First, and perhaps quite obvious, using Aira is not like becoming fully sighted. In fact, it strikes me as somewhat analogous to what it might be like to have partial vision. The vision can provide useful access to information, but it also has limitations: the field of view is more limited, there is a lack of depth perception, and the fact of the information needing to be spoken (as well as any latency in the video and audio connection) mean that the information is more slowly gleaned than if it were seen directly, and it may also be incomplete. This is not to say that this way of getting information is useless—quite the contrary. It simply has limitations that need to be understood and sorted out, and those limitations need not determine the limits of what a person can know and do, if that person has good alternative skills. For example, being able to spot an empty seat independently in a crowded cafeteria using Aira can be handy. However, unless I have the skills to carry my tray with my cane and navigate the path to the seat without bumping into people along the way or tripping down the steps leading to the seating area, knowing the location of the empty seat will not have much benefit for me. An Aira agent can tell me what temperature my oven is set at, but if I use Aira to place tactile markings on the oven knobs at the various temperature settings, then I will not need to take the time to call an agent to help me every time I want to cook.

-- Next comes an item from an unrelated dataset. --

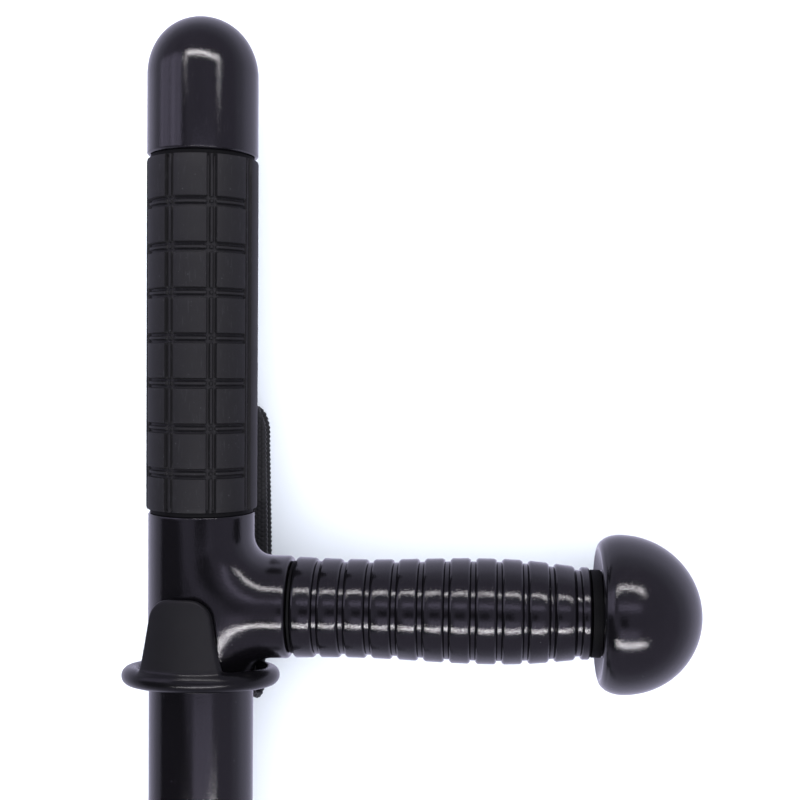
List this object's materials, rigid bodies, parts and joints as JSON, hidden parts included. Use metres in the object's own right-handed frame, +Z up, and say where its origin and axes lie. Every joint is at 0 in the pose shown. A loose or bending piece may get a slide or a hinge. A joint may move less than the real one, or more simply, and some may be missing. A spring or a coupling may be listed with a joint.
{
  "type": "side-handle baton with belt holder",
  "caption": "Gloss black baton with a rubber grip, domed cap, ribbed turning side handle and mushroom knob, carried in a ring holder with a webbing belt loop.",
  "frame": {"origin": "on the shaft's axis at the lower edge of the tee, where the bare shaft begins", "axes": "+Y along the shaft towards the domed cap, +X along the side handle towards its knob, +Z up out of the plane of the two, as the baton lies flat"},
  "size_m": [0.1764, 0.6098, 0.05],
  "materials": {
    "gloss_black": "polished injection-moulded plastic, near black",
    "grip_rubber": "matte moulded rubber with a faint dusty sheen",
    "matte_black": "matte black washers and rings",
    "holder_matte": "satin moulded nylon",
    "webbing": "black woven nylon webbing",
    "thread": "black bonded nylon thread",
    "core_aluminium": "drawn tube",
    "axle_steel": "turned steel",
    "insert_brass": "knurled brass insert",
    "bush_nylon": "natural nylon"
  },
  "bodies": {
    "baton": {"shaft_tube": "gloss_black", "tip_cap": "gloss_black", "core_tube": "core_aluminium", "tee_body": "gloss_black", "grip_ring_lower": "matte_black", "grip_ring_upper": "matte_black", "grip_sleeve": "grip_rubber", "end_cap": "gloss_black", "tee_insert": "insert_brass", "handle_core": "axle_steel", "root_washer": "matte_black", "neck_washer": "matte_black", "knob": "gloss_black", "knob_insert": "insert_brass"},
    "turning_handle": {"handle_grip": "gloss_black", "root_bush": "bush_nylon", "knob_bush": "bush_nylon"},
    "holder": {"holder_ring": "holder_matte", "loop_wrap": "webbing"},
    "belt_loop": {"belt_loop": "webbing", "loop_stitching": "thread"}
  },
  "joints": [
    {"name": "handle_spin", "type": "hinge", "parent": "baton", "child": "turning_handle", "pos_m": [0.0282, 0.022, 0], "axis": [1, 0, 0], "continuous": true},
    {"name": "holder_slide", "type": "slide", "parent": "baton", "child": "holder", "axis": [0, -1, 0], "range_m": [0, 0.44]},
    {"name": "loop_swing", "type": "hinge", "parent": "holder", "child": "belt_loop", "pos_m": [0, 0.005, -0.0256], "axis": [-1, 0, 0], "range_deg": [0, 90]}
  ]
}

All of this leads me to my second and very much related point about Aira (or any of these types of technological tools). I would submit that innovations such as these make it even more imperative that the education system for blind children be improved, and that blind people of any age get access to quality training toward blindness-specific skills and positive attitudes. If these technologies do remove more barriers and thereby help raise expectations, then we must have the foundation and preparation we need in order to clear the higher bar.
I look forward to the work we will do together in the Federation, to build the lives we want, and to bring a future full of promise.